Pre-eclampsia (PE) is a serious hypertensive disorder with unclear etiology and lack of reliable diagnostic tests. In this study, IR microspectroscopy was applied to identify molecular changes associated with the pathogenesis of PE in placental tissues and plasma samples from pre-eclamptic women and normotensive matched controls. The obtained spectra were analyzed by multivariate analysis in the spectral ranges of 3050-2800 cm-1 and 1855-1485 cm-1 corresponding to lipid and protein-carbonyl components, respectively. In the lipid region, an increase in CH2/CH3 ratio was noticed and higher level of unsaturation index in placenta was evident. New lipid species emerged as a consequence of oxidative stress.
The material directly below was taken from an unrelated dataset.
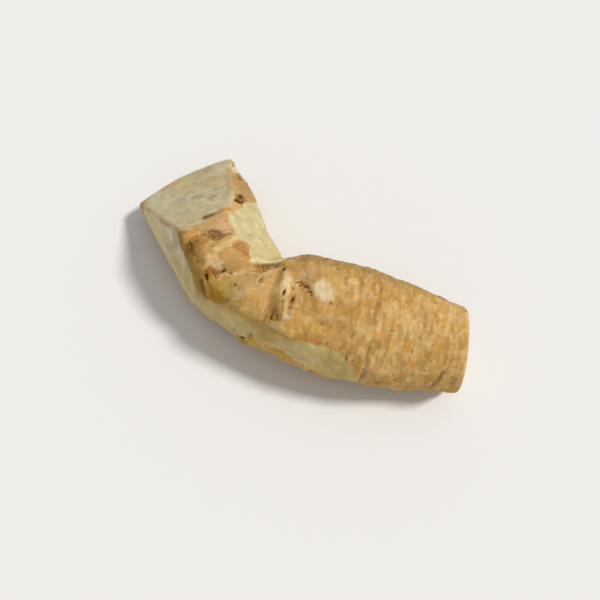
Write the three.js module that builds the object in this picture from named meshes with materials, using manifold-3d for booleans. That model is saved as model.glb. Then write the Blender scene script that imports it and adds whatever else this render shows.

The more intense peak at 1740 cm-1 in PE reflected higher level of LDL and VLDL. In the protein region, a decrease in the α-helix structure associated with gain in ß-sheet and ß-turn structures was detected. Our results revealed significant conformational changes in the protein secondary structure in PE illustrated by peak shifts and intensity alterations, particularly in amide I component. Variations in lipid order, membrane integrity, fatty acid saturation and plasma lipid profile were also detected in PE. The ROC curve generated from plasma samples yielded AUC values of 98.4% and 99.9% for lipid and protein-carbonyl regions, respectively. The current study shed light on the promising role of IR microspectroscopy as a new analytical tool that can aid in providing better diagnosis and understanding of the pathophysiology of PE.

Elucidation of penetration enhancement mechanism of Emu oil using FTIR microspectroscopy at EMIRA laboratory of SESAME synchrotron.

It has been proposed that Emu oil possesses skin permeation-enhancing effect. This study aimed to address its possible penetration enhancement mechanism(s) using IR microscopy, in accordance with LPP theory. The penetration of Emu oil through the layers of human skin was accomplished by monitoring oil-IR characteristic feature at 3006cm-1. The unsaturated components of Emu oil accumulated at about 270µm depth of skin surface. The interaction of Emu oil with lipid and protein constituents of SC was investigated in comparison with a commonly used enhancer, IPM. Inter-sample spectral differences were identified using PCA and linked with possible enhancement mechanisms. Emu oil treatment caused a change in the slope of the right contour of amide I band of the protein spectral range. This was also clear in the second derivative spectra where the emergence of a new shoulder at higher frequency was evident, suggesting disorganization of keratin α-helix structure. This effect could be a result of disruption of some hydrogen bonds in which amide CO and NH groups of keratin are involved. The low intensity of the emerged shoulder is also in agreement with formation of weaker hydrogen bonds. IPM did not affect the protein component. No conclusions regarding the effect of penetration enhancers on the SC lipids were obtained. This was due to the overlap of the endogenous (skin) and exogenous (oil) CH stretching and scissoring frequencies. The SC carbonyl stretching peak disappeared as a result of IPM treatment which may reflect some degree of lipid extraction.